### [Stated exercise]
Copy out precisely the lines beginning at the line that contains "addBodyPanels();" and ending at the line that contains "in imported if", including both.

═══ Data extract

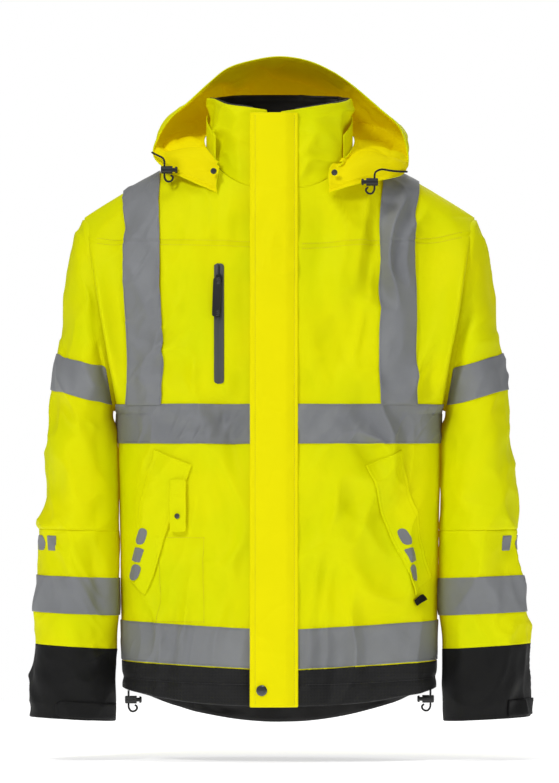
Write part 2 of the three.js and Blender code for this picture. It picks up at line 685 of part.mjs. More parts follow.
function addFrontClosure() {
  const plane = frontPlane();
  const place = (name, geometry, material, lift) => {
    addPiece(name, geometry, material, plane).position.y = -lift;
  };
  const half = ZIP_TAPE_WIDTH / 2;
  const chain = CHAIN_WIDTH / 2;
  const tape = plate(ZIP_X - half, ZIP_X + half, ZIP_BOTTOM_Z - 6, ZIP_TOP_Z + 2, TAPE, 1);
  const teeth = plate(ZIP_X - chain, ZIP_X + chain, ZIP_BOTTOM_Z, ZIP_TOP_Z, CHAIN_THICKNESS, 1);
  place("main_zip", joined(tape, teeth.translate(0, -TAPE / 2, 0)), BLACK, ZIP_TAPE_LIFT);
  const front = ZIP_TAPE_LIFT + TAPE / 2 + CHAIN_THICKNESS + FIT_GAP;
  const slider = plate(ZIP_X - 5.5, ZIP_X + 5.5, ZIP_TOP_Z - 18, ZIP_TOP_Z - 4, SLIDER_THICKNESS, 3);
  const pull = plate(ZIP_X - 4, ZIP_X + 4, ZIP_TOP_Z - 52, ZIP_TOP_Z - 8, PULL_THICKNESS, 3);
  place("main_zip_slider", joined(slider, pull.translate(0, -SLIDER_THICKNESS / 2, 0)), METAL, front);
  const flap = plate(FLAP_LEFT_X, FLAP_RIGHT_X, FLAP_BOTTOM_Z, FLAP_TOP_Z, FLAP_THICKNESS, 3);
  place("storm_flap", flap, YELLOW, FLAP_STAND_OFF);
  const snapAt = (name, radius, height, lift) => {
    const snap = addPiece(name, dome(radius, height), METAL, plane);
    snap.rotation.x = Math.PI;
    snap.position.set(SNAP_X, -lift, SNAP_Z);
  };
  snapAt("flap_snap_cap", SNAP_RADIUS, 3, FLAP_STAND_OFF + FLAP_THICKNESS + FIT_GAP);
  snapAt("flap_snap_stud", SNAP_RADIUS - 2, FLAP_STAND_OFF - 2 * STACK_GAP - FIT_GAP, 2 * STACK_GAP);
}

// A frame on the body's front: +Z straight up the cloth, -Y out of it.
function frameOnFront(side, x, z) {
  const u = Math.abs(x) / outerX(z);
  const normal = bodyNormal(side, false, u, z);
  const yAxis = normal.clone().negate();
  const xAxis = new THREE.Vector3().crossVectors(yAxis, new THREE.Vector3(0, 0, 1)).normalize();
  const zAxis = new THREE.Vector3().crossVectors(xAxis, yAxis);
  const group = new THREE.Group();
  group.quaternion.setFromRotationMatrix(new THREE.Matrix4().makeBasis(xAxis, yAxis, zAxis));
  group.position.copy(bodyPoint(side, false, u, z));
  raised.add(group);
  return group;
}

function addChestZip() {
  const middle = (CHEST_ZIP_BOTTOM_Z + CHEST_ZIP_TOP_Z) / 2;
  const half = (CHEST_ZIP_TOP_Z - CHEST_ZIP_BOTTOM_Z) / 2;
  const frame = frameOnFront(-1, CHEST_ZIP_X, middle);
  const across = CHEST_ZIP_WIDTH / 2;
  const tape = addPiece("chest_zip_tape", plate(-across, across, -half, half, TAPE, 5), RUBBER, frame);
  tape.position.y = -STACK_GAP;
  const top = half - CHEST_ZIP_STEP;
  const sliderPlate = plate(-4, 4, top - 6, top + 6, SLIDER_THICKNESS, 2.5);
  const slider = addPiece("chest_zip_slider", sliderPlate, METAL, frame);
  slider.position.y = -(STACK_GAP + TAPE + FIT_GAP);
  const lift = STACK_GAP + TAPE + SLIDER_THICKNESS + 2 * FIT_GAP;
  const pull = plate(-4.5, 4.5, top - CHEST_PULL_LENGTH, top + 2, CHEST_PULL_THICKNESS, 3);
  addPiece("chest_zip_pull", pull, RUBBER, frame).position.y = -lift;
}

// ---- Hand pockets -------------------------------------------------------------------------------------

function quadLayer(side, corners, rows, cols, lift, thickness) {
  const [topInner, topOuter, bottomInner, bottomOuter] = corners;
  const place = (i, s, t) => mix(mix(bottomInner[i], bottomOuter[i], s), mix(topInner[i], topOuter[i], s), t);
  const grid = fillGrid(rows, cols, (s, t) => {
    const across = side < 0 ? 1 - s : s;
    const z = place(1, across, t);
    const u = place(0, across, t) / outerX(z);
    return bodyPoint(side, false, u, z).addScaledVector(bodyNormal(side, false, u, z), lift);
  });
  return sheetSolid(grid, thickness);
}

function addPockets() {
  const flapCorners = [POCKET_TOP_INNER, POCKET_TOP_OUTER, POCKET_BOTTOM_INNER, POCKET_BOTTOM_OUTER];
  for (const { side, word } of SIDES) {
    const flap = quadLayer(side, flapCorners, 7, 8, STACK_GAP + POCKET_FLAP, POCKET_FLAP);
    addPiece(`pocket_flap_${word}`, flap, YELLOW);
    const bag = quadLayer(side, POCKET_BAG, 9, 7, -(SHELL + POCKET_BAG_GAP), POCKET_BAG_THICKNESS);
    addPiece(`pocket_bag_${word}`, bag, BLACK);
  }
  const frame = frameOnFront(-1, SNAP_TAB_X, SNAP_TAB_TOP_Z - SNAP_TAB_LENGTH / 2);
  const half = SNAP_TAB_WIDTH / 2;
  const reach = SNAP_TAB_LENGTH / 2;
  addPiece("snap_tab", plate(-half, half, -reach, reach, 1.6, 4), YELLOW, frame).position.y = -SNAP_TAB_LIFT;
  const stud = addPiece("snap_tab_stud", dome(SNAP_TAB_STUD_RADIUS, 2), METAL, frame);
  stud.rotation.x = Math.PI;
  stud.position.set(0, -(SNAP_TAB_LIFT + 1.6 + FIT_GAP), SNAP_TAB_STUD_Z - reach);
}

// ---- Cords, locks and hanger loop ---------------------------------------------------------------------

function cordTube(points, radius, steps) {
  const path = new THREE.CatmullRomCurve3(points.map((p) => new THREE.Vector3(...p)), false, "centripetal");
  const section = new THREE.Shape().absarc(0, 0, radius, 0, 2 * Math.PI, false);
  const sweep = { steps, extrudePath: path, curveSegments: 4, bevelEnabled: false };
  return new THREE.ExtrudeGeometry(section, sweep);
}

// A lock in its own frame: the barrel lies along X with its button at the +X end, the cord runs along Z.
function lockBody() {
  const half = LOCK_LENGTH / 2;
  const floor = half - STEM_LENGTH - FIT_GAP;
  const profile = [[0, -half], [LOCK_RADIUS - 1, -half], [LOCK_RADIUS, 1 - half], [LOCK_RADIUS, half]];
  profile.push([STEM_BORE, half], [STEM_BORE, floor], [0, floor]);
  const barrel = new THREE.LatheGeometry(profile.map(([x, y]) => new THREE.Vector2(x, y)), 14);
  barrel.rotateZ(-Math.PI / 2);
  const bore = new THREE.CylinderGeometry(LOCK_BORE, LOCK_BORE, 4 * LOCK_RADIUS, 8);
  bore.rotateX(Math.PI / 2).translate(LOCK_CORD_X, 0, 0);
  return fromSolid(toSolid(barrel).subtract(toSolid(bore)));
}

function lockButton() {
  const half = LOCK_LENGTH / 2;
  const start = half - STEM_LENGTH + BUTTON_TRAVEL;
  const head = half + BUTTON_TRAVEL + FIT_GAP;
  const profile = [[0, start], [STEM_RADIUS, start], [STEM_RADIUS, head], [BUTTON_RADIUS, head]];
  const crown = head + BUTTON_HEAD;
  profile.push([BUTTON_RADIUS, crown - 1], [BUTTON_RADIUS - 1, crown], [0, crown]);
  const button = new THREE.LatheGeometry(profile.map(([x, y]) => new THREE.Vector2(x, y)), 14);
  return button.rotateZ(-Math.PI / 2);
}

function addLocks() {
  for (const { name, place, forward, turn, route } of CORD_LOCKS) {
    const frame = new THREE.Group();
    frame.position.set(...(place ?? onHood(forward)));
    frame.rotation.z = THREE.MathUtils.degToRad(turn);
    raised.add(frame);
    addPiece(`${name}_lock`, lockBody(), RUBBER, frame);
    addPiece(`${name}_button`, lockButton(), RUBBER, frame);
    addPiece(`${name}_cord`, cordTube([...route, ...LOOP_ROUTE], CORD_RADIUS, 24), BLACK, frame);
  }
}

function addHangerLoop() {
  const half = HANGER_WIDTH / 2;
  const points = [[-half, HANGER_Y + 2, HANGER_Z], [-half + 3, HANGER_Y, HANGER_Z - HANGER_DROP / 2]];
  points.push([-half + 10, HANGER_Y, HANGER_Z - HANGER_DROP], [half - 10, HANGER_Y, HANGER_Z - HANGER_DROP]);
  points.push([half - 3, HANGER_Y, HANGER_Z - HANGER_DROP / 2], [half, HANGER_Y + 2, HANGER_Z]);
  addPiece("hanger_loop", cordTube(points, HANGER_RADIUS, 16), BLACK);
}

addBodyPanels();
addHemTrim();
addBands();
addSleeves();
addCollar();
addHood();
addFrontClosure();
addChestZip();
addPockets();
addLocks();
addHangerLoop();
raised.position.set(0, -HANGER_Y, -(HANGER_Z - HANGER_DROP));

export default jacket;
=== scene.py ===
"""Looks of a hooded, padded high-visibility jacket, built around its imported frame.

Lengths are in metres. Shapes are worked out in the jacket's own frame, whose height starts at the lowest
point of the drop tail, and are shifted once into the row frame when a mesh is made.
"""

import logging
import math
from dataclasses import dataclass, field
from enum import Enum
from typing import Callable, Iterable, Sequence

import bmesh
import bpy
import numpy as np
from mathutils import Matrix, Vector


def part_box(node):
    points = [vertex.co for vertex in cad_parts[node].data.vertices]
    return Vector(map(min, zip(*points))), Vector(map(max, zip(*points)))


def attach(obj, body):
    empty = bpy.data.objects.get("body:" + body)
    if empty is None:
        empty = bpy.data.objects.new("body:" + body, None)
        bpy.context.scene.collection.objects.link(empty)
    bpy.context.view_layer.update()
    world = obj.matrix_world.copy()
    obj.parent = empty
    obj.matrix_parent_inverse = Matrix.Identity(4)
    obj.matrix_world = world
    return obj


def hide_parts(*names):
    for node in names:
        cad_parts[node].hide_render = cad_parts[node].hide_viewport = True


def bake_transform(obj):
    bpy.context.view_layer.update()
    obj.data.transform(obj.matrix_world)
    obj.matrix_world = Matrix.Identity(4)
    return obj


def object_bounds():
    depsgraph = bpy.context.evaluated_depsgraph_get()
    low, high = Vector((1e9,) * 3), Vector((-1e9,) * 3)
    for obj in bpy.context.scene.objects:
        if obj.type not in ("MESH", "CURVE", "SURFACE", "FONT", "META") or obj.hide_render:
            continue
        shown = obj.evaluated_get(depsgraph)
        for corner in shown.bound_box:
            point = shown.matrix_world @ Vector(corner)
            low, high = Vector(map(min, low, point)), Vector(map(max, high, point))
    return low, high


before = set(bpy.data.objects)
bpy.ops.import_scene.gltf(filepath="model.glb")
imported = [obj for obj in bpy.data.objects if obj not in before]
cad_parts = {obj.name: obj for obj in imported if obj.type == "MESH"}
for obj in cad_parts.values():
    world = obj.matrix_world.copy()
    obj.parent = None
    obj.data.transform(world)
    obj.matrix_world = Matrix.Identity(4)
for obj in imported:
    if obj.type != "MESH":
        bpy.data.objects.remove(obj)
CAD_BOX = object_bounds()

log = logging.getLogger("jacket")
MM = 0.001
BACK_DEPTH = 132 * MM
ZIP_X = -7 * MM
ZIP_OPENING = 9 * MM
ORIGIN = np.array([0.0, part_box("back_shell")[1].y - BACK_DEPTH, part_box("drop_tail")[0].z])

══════

### [Answer to the exercise]
addBodyPanels();
addHemTrim();
addBands();
addSleeves();
addCollar();
addHood();
addFrontClosure();
addChestZip();
addPockets();
addLocks();
addHangerLoop();
raised.position.set(0, -HANGER_Y, -(HANGER_Z - HANGER_DROP));

export default jacket;
=== scene.py ===
"""Looks of a hooded, padded high-visibility jacket, built around its imported frame.

Lengths are in metres. Shapes are worked out in the jacket's own frame, whose height starts at the lowest
point of the drop tail, and are shifted once into the row frame when a mesh is made.
"""

import logging
import math
from dataclasses import dataclass, field
from enum import Enum
from typing import Callable, Iterable, Sequence

import bmesh
import bpy
import numpy as np
from mathutils import Matrix, Vector


def part_box(node):
    points = [vertex.co for vertex in cad_parts[node].data.vertices]
    return Vector(map(min, zip(*points))), Vector(map(max, zip(*points)))


def attach(obj, body):
    empty = bpy.data.objects.get("body:" + body)
    if empty is None:
        empty = bpy.data.objects.new("body:" + body, None)
        bpy.context.scene.collection.objects.link(empty)
    bpy.context.view_layer.update()
    world = obj.matrix_world.copy()
    obj.parent = empty
    obj.matrix_parent_inverse = Matrix.Identity(4)
    obj.matrix_world = world
    return obj


def hide_parts(*names):
    for node in names:
        cad_parts[node].hide_render = cad_parts[node].hide_viewport = True


def bake_transform(obj):
    bpy.context.view_layer.update()
    obj.data.transform(obj.matrix_world)
    obj.matrix_world = Matrix.Identity(4)
    return obj


def object_bounds():
    depsgraph = bpy.context.evaluated_depsgraph_get()
    low, high = Vector((1e9,) * 3), Vector((-1e9,) * 3)
    for obj in bpy.context.scene.objects:
        if obj.type not in ("MESH", "CURVE", "SURFACE", "FONT", "META") or obj.hide_render:
            continue
        shown = obj.evaluated_get(depsgraph)
        for corner in shown.bound_box:
            point = shown.matrix_world @ Vector(corner)
            low, high = Vector(map(min, low, point)), Vector(map(max, high, point))
    return low, high


before = set(bpy.data.objects)
bpy.ops.import_scene.gltf(filepath="model.glb")
imported = [obj for obj in bpy.data.objects if obj not in before]
cad_parts = {obj.name: obj for obj in imported if obj.type == "MESH"}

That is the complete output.